After weeks of negotiations among House and Senate leaders, the General Assembly on Wednesday passed a $40 billion state budget for the new fiscal year starting July 1. That figure includes the appropriation of state tax dollars (general funds), as well as fines and fees (other funds) and federal aid (federal funds). The new spending plan is about 5% larger than the current budget of $38 billion.
In an effort to get spending under control, the Policy Council last year launched the sustainable budget project, which seeks to limit state budget increases based on population growth plus inflation.
South Carolina's FY23-24 budget
General funds: $13.7 billion*
Other funds: $13.3 billion
Federal funds: $13.2 billion
*Note: this amount does not include the $1.3 billion in non-recurring funds appropriated for the Scout Motors incentives deal (learn more here), nor does it include Capital Reserve Fund appropriations.
The budget makes some positive investments, such as giving state employees a minimum $2,500 pay raise and increasing teacher base pay by roughly the same amount. But it also spends too much on growing state agency budgets, missing an opportunity to use our massive revenue surplus to significantly cut taxes.
For instance, the budget is bolstered by $1.4 billion in recurring surplus revenue, yet only $96 million is applied towards income tax relief, reducing the top personal rate from 6.5% to 6.4%. If South Carolina doesn't act quicker on tax reform, we could get left behind by our Southeastern neighbors and lose our competitive edge.
We encourage the governor, who has through June 20 to issue budget vetoes, to strike all excessive and unnecessary spending items to free up revenue, so it can be applied to tax relief in the future.
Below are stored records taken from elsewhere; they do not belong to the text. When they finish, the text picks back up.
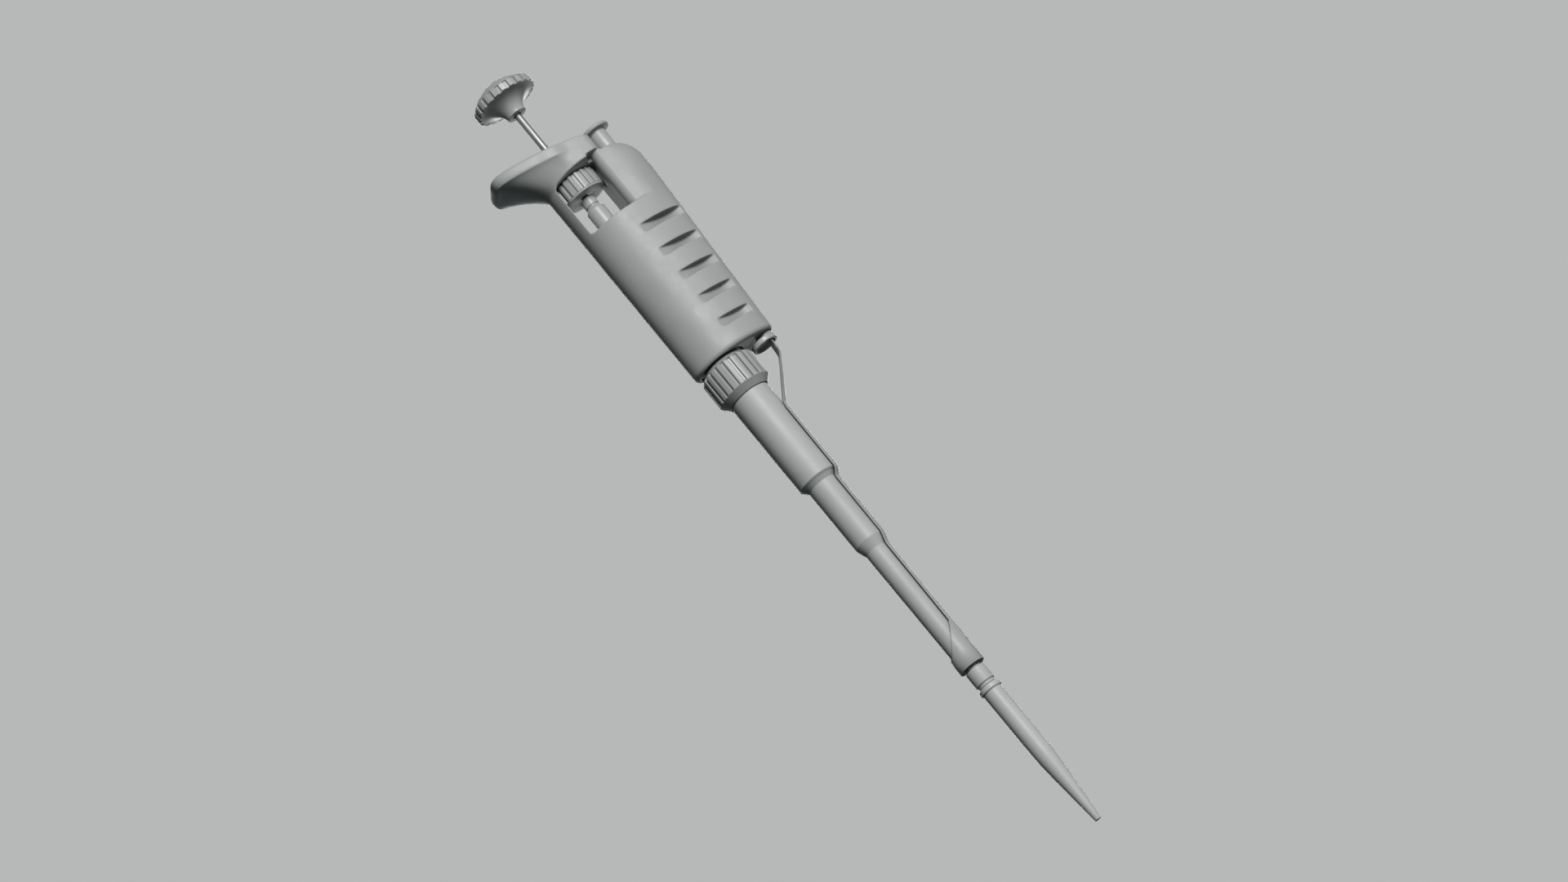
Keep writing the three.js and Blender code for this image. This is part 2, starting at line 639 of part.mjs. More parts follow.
const pipette = new THREE.Group();
pipette.add(
  part('handle', handleGeometry(), 'handle'),
  part('display_window', displayWindow(), 'clear'),
  part('rod_bushing', rodBushing(), 'white'),
  part('chassis_tube', chassisTube(), 'dark'),
  part('micrometer_nut', micrometerNut(), 'brass'),
  part('push_button', pushButton(), 'plastic'),
  part('button_insert', buttonInsert(), 'dark'),
  part('push_rod', pushRod(), 'steel'),
  part('rod_collar', rodCollar(), 'steel'),
  part('piston', piston(), 'steel'),
  part('main_spring', mainSpring(), 'steel'),
  part('blowout_washer', blowoutWasher(), 'steel'),
  part('blowout_spring', blowoutSpring(), 'steel'),
  part('seal_retainer', sealRetainer(), 'dark'),
  part('ptfe_seal', ptfeSeal(), 'white'),
  part('o_ring', oRing(), 'rubber'),
  part('thumbwheel', thumbwheel(), 'plastic'),
  part('drive_sleeve', driveSleeve(), 'plastic'),
  part('units_drum', drum(0), 'white'),
  part('tens_drum', drum(1), 'white'),
  part('hundreds_drum', drum(2), 'white'),
  part('stop_screw', stopScrew(), 'brass'),
  part('tip_holder', tipHolder(), 'handle'),
  part('connecting_nut', connectingNut(), 'plastic'),
  part('clamp_ring', clampRing(), 'steel'),
  part('pipette_tip', pipetteTip(), 'tip'),
  part('ejector_button', ejectorButton(), 'plastic'),
  part('ejector_rod', ejectorRod(), 'steel'),
  part('ejector_foot', ejectorFoot(), 'plastic'),
  part('ejector_spring', ejectorSpring(), 'steel'),
  part('ejector_arm', ejectorArm(), 'steel'),
);

export default pipette;
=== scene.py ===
import math

import bpy
from mathutils import Matrix, Vector


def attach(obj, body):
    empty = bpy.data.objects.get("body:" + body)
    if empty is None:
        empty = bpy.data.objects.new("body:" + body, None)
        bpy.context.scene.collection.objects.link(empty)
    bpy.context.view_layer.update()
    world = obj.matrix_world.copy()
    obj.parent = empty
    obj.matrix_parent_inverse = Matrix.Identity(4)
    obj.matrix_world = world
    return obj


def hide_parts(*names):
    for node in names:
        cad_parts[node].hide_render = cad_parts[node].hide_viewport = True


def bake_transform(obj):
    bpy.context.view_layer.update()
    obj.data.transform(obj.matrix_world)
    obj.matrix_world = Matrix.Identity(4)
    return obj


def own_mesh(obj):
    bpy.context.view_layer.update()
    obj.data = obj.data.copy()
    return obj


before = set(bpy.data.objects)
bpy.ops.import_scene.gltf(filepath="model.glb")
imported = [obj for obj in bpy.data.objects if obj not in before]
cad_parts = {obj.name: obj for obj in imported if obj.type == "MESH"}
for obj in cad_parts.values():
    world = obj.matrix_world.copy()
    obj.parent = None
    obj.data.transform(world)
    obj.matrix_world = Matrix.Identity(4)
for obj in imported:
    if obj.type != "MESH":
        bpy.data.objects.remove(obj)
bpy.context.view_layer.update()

MM = 0.001
TAU = 2 * math.pi

# ------------------------------------------------------------------ sizes, in millimetres
HANDLE_BOTTOM = -80.8
TAPER_TOP = -18.0
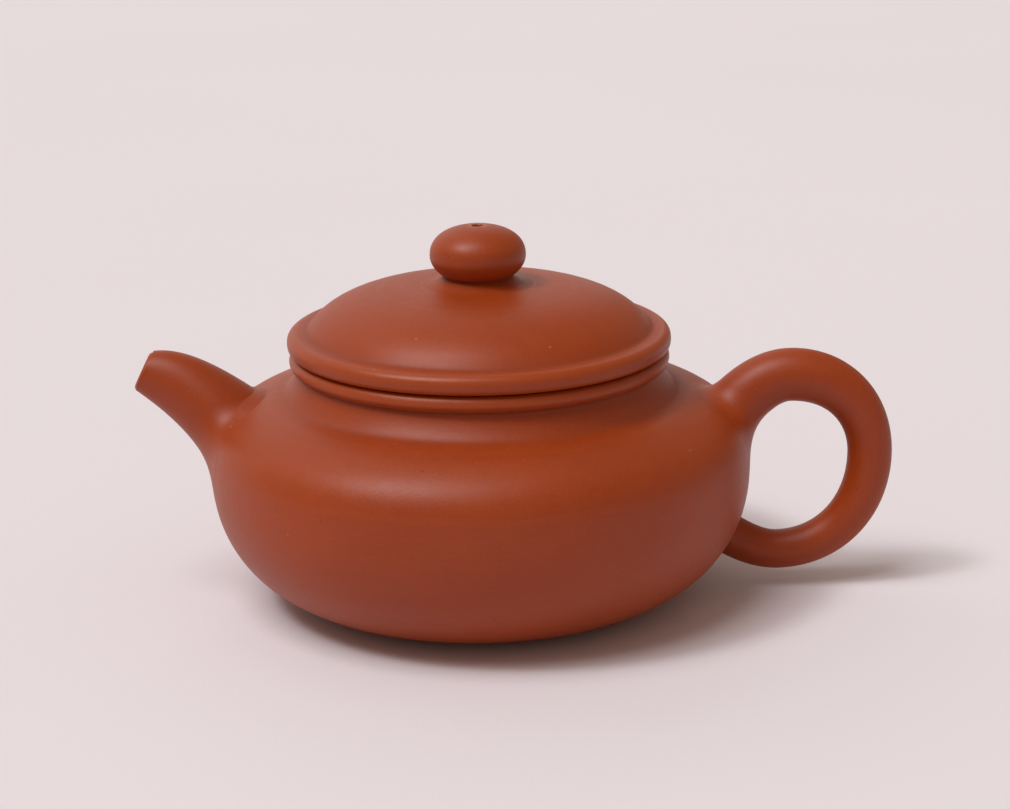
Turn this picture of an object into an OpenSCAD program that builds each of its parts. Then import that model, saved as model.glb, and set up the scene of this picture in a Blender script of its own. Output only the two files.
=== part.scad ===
// Squat round clay teapot with a short spout, a loop handle and a lift-off lid.
// The pot stands on z = 0 with its axis on +Z. The spout points to -X and the handle to +X.
// Every clay piece that the potter forms and lutes on is a module of its own.

/* [Belly] */
// Radius of the belly at its widest ring
belly_r = 53.4; // [50:0.2:66]
// Height of the widest ring above the table
belly_z = 26.6; // [22:0.2:34]
// Outer radius of the flat ring that the pot stands on
foot_r = 25; // [20:0.5:32]
// Width of the flat ring that the pot stands on
land_w = 4; // [2:0.5:8]
// Depth of the hollow pressed into the underside
base_hollow = 1.2; // [0.6:0.1:1.8]
// Fullness of the lower curve, where 2 is an ellipse
low_fullness = 2.17; // [2:0.01:2.6]
// Height of the shoulder's crown above the table
shoulder_z = 43.2; // [38:0.2:52]
// How far in from the widest ring the shoulder's curve runs
shoulder_run = 37; // [30:0.5:44]
// Fullness of the shoulder's curve, where 2 is an ellipse
top_fullness = 3; // [2:0.1:3.6]
// Thickness of the clay wall
wall = 3; // [2:0.1:3.6]
// Angle down the lower curve where the base disc is luted on
base_seam = 60; // [50:1:75]
// Angle up the shoulder's curve where the shoulder disc is luted on
shoulder_seam = 46; // [38:1:60]

/* [Mouth] */
// Inside radius of the mouth
mouth_r = 33; // [27:0.5:34]
// Thickness of the neck ring
neck_wall = 2.8; // [2:0.1:4]
// Height of the neck from the shoulder to the lip
neck_h = 4.4; // [3:0.1:8]
// Radius of the hollow curve between the neck and the shoulder
neck_fillet = 2; // [1:0.1:2.8]
// Height of the rounded lip
lip_h = 3.3; // [2.4:0.1:5]
// How far the lip stands out from the neck
lip_out = 1.6; // [1:0.1:3]

/* [Spout] */
// Distance from the belly's widest ring to the middle of the spout's tip
spout_reach = 13.2; // [10:0.2:20]
// How far the middle of the tip is below the top of the lip
spout_drop = 3.9; // [2:0.1:8]
// Diameter of the spout at its tip
spout_tip_d = 8.1; // [7.6:0.1:12]
// Angle of the spout's tip above level
spout_tip_angle = 26; // [10:1:40]
// Half the spread of the spout across the belly
spout_root_w = 12; // [10:0.5:14]
// Thickness of the spout's clay at the tip
spout_tip_wall = 1.6; // [1.2:0.1:2]
// Thickness of the spout's clay at its root
spout_root_wall = 2.6; // [2:0.1:3.4]
// Angle up the shoulder's curve where the spout's upper line lands
spout_high_angle = 52; // [44:1:56]
// Angle down the lower curve where the spout's under line lands
spout_low_angle = 22; // [14:1:26]
// Angle up the shoulder's curve of the middle of the pouring hole
spout_hole_angle = 16; // [12:1:22]
// Radius of the pouring hole through the belly
spout_hole_r = 6; // [4:0.2:6.4]

/* [Strainer] */
// How far the strainer's tube reaches into the pot before its round end
strainer_reach = 1.5; // [1:0.1:3]
// How far the strainer's mouth is set back from the belly's outer face
strainer_setback = 1.3; // [1:0.1:2]
// Thickness of the strainer's clay
strainer_wall = 1.4; // [1:0.1:2]
// Radius of each strainer hole
strainer_hole_r = 0.8; // [0.5:0.05:0.95]
// Number of rings of holes round the middle hole
strainer_rings = 2; // [1:1:2]
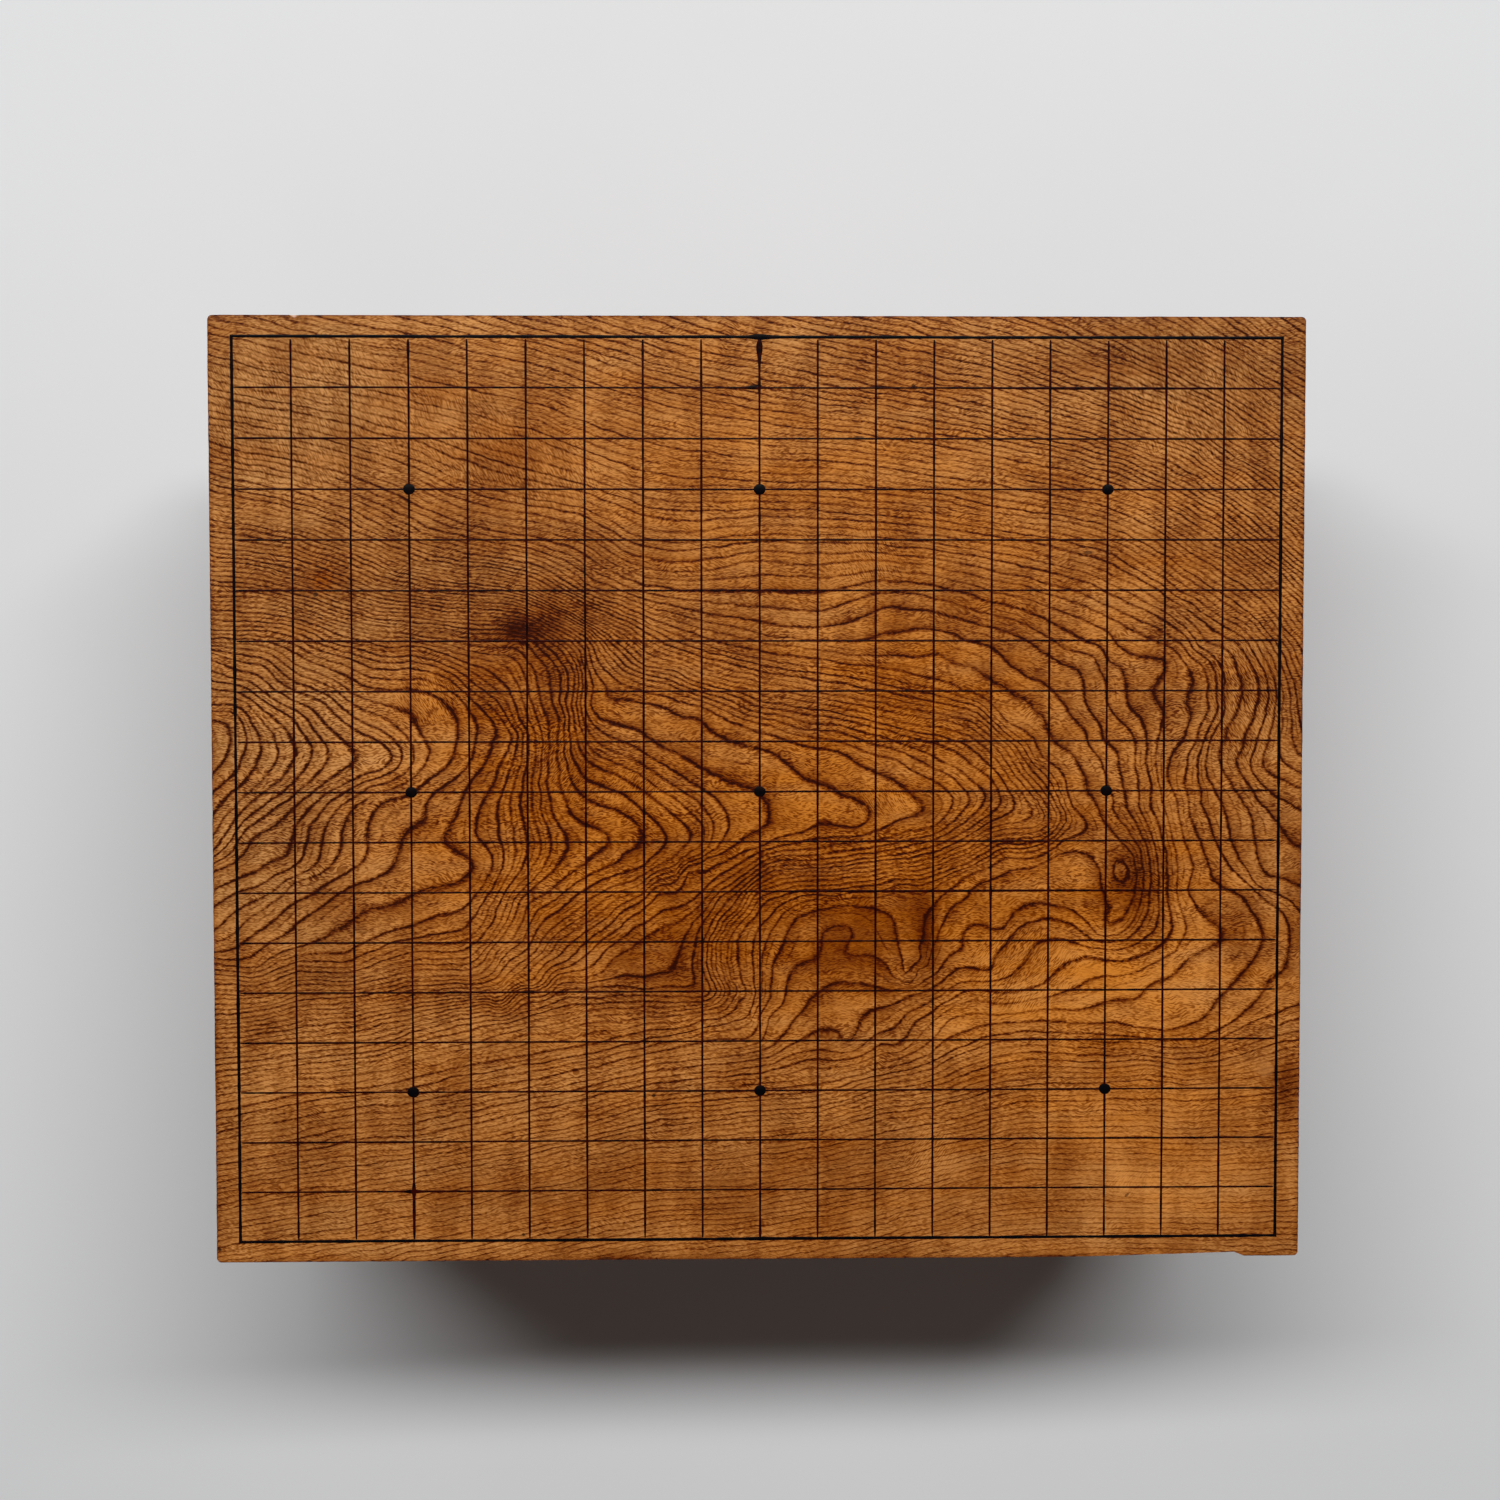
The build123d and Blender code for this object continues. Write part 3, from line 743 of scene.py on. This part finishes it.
def keyaki_material(name, upright=False, marks=()):
    """Oiled keyaki. The fibre runs along X, or along Z when it stands upright."""
    material, d = start_material(name)
    fibre = place_in_mm(d)
    if upright:
        parts = d.node("SeparateXYZ", {"Vector": fibre}).outputs
        fibre = d.node("CombineXYZ", {"X": parts["Z"], "Y": parts["X"], "Z": parts["Y"]}).outputs[0]
    figure = d.node("Group", node_tree=KEYAKI_FIGURE)
    d.put(figure.inputs["fibre"], fibre)
    for layer in FIGURE_LAYERS:
        d.put(figure.inputs[layer], d.node("Attribute", attribute_name=layer).outputs["Fac"])
    colour = figure.outputs["Color"]
    for mark in marks:
        colour = draw_mark(d, colour, mark)
    d.surface({
        "Base Color": colour,
        "Roughness": figure.outputs["Roughness"],
        "Specular IOR Level": WOOD_SHINE,
        "Normal": d.node("Bump", {"Height": figure.outputs["Height"], **WOOD_BUMP}).outputs[0],
    })
    return material


def lacquer_material(name, thick, thin, *cover):
    """Dark lacquer, thin in places. Cover is the noise levels between which it gets thick."""
    material, d = start_material(name)
    place = place_in_mm(d)
    coverage = d.fade(d.noise(place, (2.6, 2.6, 2.6), 3.0), *cover)
    height = d.noise(place, (1.1, 1.1, 1.1), 3.0)
    d.surface({
        "Base Color": d.mix(coverage, srgb(*thin), srgb(*thick)),
        "Roughness": d.fade(d.noise(place, (0.9, 0.9, 0.9)), *LACQUER_ROUGHNESS),
        "Specular IOR Level": LACQUER_SHINE,
        "Normal": d.node("Bump", {"Height": height, **LACQUER_BUMP}).outputs[0],
    })
    return material


# Pieces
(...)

Remove these budget provisos
Provisos are meant to give spending instructions on budget items. For instance, if an agency receives $10 million for a new program, a proviso might set a cap on how much can be used for one specific purpose. However, provisos are often used to make policy changes that have nothing to do with the budget, or simply don't make good use of taxpayer dollars. Based on our review, we recommend the governor veto the following provisos.
49.16 – Waiving a tourism grant match requirement
This proviso suspends the private match requirement for non-recurring funds appropriated to the Destination Specific Tourism Marketing (DSTM) grant program, which funds “convention and visitor bureaus or chambers of commerce in larger tourism markets in the state,” according to The Nerve.
The latest budget appropriates $13.5 million in non-recurring funds to the program, which normally requires a 2:1 private match by recipients, though this has been waived since at least 2021 when the proviso was first introduced. A separate proviso sets the minimum grant amount at $250,000.
Using taxpayer dollars to fund private tourism organizations is questionable enough; however, it becomes wholly inappropriate when these organizations aren’t required to pay their fair share and taxpayers are left with the bill. If the grant program must continue, we recommend 1) striking this proviso to reinstitute the match requirement, and 2) requiring that the annual program reports be made public so that taxpayers can verify a return on investment.
50.22 – Expanding the Coordinating Council for Economic Development
This proviso adds the chairmen of the Senate Finance and House Ways and Means Committees (or their designees) as members to the Coordinating Council for Economic Development (CCED) – a state board that last year awarded hundreds of millions of dollars in taxpayer-supported grants for handpicked business projects.
This is one of the more inappropriate provisos in the budget. First, it would appear to violate the state Constitution's “one subject” rule, which the S.C. Supreme Court has stated requires budget items to be “reasonably and inherently related to the raising and spending of tax monies”. Changing the composition of a state board (even if that board awards public funds) is unlikely to satisfy this rule. Second, these legislators already have tremendous influence over the economy, not only as chairmen of their respective budget committees, but as the chair and vice-chair of the Joint Bond Review Committee(JBRC) and as members of the State Fiscal Accountability Authority (SFAA). This latest role seems to create a conflict of interest, since the SFAA and JBRC are meant to be a check on borrowing and spending (including for economic development), and those are two things the coordinating council wants more of when it comes to business requirement.
108.12 – An outdated COVID policy
This proviso partially suspends state retirement law and lets retired state employees and police officers to return to work and earn a full salary while collecting pension benefits if they are participating in the state’s “public health preparedness and response to the COVID-19 virus.”
It’s not clear what an official state response to COVID could even look like in 2023, or why we would need to suspend state law to support it, given that South Carolina hasn’t been under a COVID-related state of emergency since June 2021. It is also bad fiscal policy to encourage double-dipping when it comes to retirement pay and salary – a policy that has exacerbated the state’s unfunded pension liability in the past.
88.9 - Suspending a term limit
This proviso suspends the statutory term limit for the State Ports Authority board chairman, who may serve in that position no longer than three consecutive two-year terms.
This proviso is unrelated to the spending of tax dollars and appears to violate the state Constitution's “one subject” rule. Moreover, it is simply not appropriate to use the budget to circumvent a term limit statute.